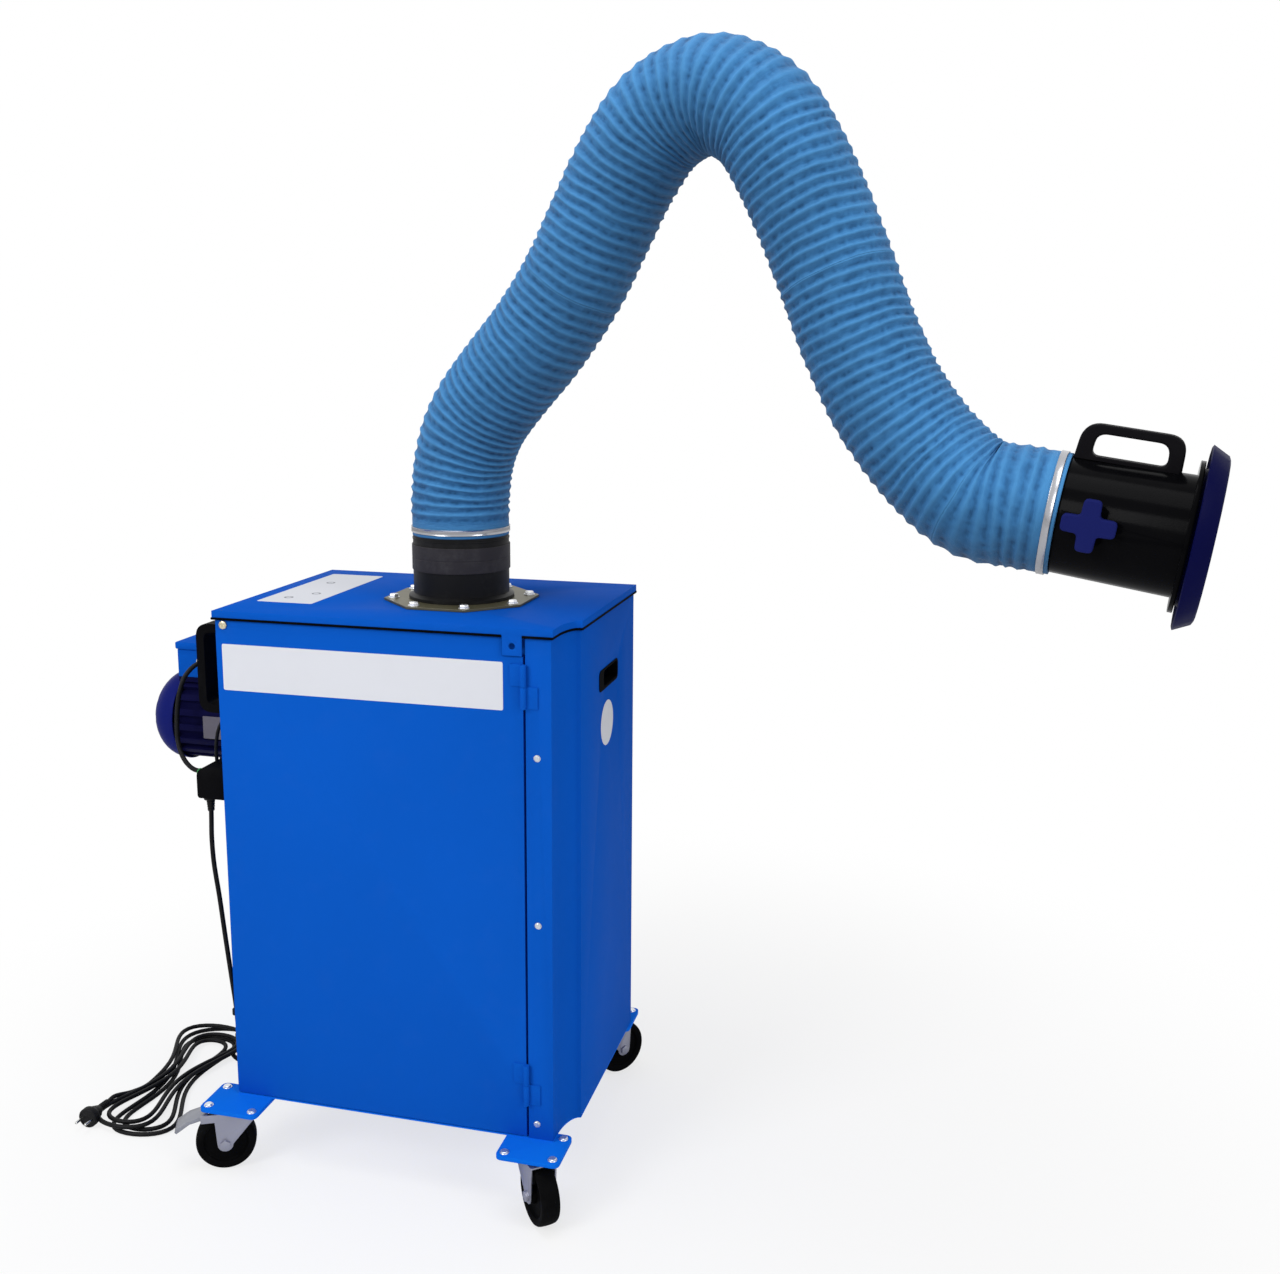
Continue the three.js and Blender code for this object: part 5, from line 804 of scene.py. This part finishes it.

---

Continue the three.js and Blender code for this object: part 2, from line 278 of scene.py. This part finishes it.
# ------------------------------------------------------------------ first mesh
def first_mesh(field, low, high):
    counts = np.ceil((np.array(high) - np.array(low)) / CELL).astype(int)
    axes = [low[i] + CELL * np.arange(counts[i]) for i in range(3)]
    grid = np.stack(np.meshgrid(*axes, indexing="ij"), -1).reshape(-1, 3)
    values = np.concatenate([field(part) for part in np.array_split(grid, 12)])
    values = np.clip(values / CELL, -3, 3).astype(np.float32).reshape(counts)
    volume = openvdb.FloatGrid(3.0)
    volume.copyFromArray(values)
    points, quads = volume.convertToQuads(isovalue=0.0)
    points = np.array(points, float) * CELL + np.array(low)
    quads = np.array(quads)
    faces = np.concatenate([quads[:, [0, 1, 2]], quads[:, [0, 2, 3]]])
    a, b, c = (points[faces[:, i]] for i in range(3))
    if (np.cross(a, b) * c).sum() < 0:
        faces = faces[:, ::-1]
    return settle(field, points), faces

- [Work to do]
Extract, word for word, the line containing "278 of scene.py. This part finishes it.", the line containing "return settle(field, points), faces", and every line between them.

- [Reply to the exercise]
Continue the three.js and Blender code for this object: part 2, from line 278 of scene.py. This part finishes it.
# ------------------------------------------------------------------ first mesh
def first_mesh(field, low, high):
    counts = np.ceil((np.array(high) - np.array(low)) / CELL).astype(int)
    axes = [low[i] + CELL * np.arange(counts[i]) for i in range(3)]
    grid = np.stack(np.meshgrid(*axes, indexing="ij"), -1).reshape(-1, 3)
    values = np.concatenate([field(part) for part in np.array_split(grid, 12)])
    values = np.clip(values / CELL, -3, 3).astype(np.float32).reshape(counts)
    volume = openvdb.FloatGrid(3.0)
    volume.copyFromArray(values)
    points, quads = volume.convertToQuads(isovalue=0.0)
    points = np.array(points, float) * CELL + np.array(low)
    quads = np.array(quads)
    faces = np.concatenate([quads[:, [0, 1, 2]], quads[:, [0, 2, 3]]])
    a, b, c = (points[faces[:, i]] for i in range(3))
    if (np.cross(a, b) * c).sum() < 0:
        faces = faces[:, ::-1]
    return settle(field, points), faces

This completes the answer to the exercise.